If you’re backcountry camping or otherwise camping away from your car, you can keep “smellables” in a bear-proof container or hang it high on a tree branch. Bears are well known for their ability to smell and seek out any food, so you want to make sure they aren’t able to get easy access to your supplies.
3. …Including the Clothes You Cooked In
The exception to our rule about what can go into our tent while camping in bear country is the clothes we cooked in. Those delicious outdoor meals you cook over the fire can pick up scents from cooking, giving bears something to follow and track down food. You don’t want them clawing their way into your tent, thinking there is food there.
4. Keep the Fire Pit Clean
Cooking food over the campfire can spill or fall into the fire, leaving something for bears to find. Make sure to wipe up where the pot of spaghetti boiled over and the burned marshmallow fell in.
5. Avoid Setting Camp Up By Berry Bushes
Bears forage for berries in berry bushes, and they may come foraging around your tent site. Try to find a place away from berry bushes, clear any brush and leaves, and rake the ground before pitching your tent. This helps ensure there is nothing at your campsite for curious bears to scavenge.
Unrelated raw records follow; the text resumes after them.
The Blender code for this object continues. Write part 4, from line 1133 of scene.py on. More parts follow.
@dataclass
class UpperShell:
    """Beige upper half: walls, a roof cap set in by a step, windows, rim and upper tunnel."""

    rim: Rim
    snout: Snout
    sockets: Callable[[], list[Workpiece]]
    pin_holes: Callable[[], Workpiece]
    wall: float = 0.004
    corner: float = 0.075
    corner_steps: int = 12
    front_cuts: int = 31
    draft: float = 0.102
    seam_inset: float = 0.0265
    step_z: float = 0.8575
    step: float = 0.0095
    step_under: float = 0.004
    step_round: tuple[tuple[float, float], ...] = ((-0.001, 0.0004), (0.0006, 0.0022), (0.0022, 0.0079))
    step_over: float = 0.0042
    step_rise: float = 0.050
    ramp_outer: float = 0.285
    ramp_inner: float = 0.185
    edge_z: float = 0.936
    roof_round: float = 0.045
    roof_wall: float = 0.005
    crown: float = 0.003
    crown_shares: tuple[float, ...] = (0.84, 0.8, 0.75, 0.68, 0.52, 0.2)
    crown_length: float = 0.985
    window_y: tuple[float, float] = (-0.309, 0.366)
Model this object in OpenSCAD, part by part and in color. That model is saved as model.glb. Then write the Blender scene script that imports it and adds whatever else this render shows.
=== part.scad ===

6. …and Camping Too Close to Water Sources
You should generally avoid camping too close to water sources. One of the reasons is to allow wildlife to have unobstructed access to water sources. This includes bears, and you don’t want to set up camp between you and a thirsty bear.
7. Lock Car Doors and Cover Up the Coolers
After that first time camping in bear country, we knew to look for bear lockers at the campsite. But the next campground we went to didn’t have them, so we called the rangers after hearing about a bear getting into a car at that campground. She told us that we would be just as safe to keep smellables in a locked vehicle in airtight containers or coolers and covered with a blanket.
Bears know how to open car doors, so unlocked doors give them easy access to what they are after. Some people believe that keeping the doors unlocked will prevent damage to your vehicle, but bears getting to our food does even more harm for the bear.
That ranger also told us that bears have learned to recognize coolers, so it’s essential to keep them concealed in your car.
8. … or Keep These Items Far From Your Tent
If you’re not camping at a designated site, pitch your tent at least 100 yards away from where you’re cooking and storing food so you’re not in harm’s way of a bear trying to get through the barriers to your food.
9. Don’t Leave Food Unattended at Your Campsite
Food left out after meals, coolers sitting out in the open, and groceries left in the tent while you’re out exploring can attract bears or other wildlife. And they’ll keep coming back when they’re rewarded with finding food (including pet food), hoping to find more.
Like Moraine Park Campground in Rocky Mountain National Park, some campgrounds issue fines to campers who leave coolers unattended at their campsite. They take protecting wildlife seriously, so pay attention to the posted rules.
Tips for Avoiding Bear Encounters
These tips on staying safe from bears while camping help reduce the risk of a bear attack when you are away from your campsite.
10. Make Some Noise Out on the Trails
When you head out for a hike or other camping activity, let the bears know you’re there with bear bells, loud conversation, and singing. The loud noises will help send bears in the opposite direction from the humans.
11. Never Approach a Bear Cub
There’s a reason that moms protecting their kids are called “mama bears.” Bears cubs may be adorable and seem harmless, but they likely have their mothers nearby – and mama bears aren’t cute or harmless when protecting their babies.
If you see a black bear cub, leave the area. Back away slowly while watching for the mother so you don’t find yourself between the mom and her cubs.
12. Get Advice from Park Rangers or Campground Hosts
The most knowledgeable people are those who are around the bears every day. Talk to the rangers or hosts to get any advice or information they have on recent bear activity spots around the campground where they like to hang out.
13. Keep Pets on a Leash When Camping in Bear Country
While it’s always safest to keep your pets leashed while hiking and camping, it’s essential when camping in bear country. Curious dogs risk being attacked when they wander off into the woods and encounter a bear.
Whether hiking or relaxing at your campsite, pets are always safer on a leash.
14. Avoid Getting Out Around Dawn and Dusk
Bears are most active at dusk and dawn, so try to plan your hikes during the daytime hours and stick close to developed paths.
How to Protect Yourself From Bears When Camping or Hiking
Even if you follow all the advice for deterring bears, you may still encounter one. Arm yourself with some basic knowledge of protecting yourself from bears while camping or hiking.
15. Bring Bear Spray
Bear spray can be a great line of defense when a bear is too close but use caution. It should only be used in emergencies and never sprayed around a campsite as a bear deterrent. It works like mace, not like bug spray (in fact, the scent of bear spray may even attract bears if sprayed all around your campsite).
If you bring bear spray, keep it within arm’s reach in the tent at night, with a flashlight close by.
16. If You Do See a Bear, Back Away Slowly
In the case of a bear sighting, stay calm and don’t run. Back away slowly, make noise, and try to scare it away by making yourself look big. Throw rocks or sticks at the bear while yelling or shouting. Pick up small children or pets to protect them.
17. …but Do Not Play Dead
If a black bear attacks, do NOT play dead. Fight back to protect yourself.
You Can Stay Safe While Camping in Bear Country
There’s no need to avoid bear country for your next camping adventure. Even if your camping adventure is a little more glamping, follow these bear safety tips and stay diligent about keeping your campsite clean and scent-free, and bears will have little to no interest in your campsite.
If you camp in bear country, remember these tips and advice on staying safe from bears while camping!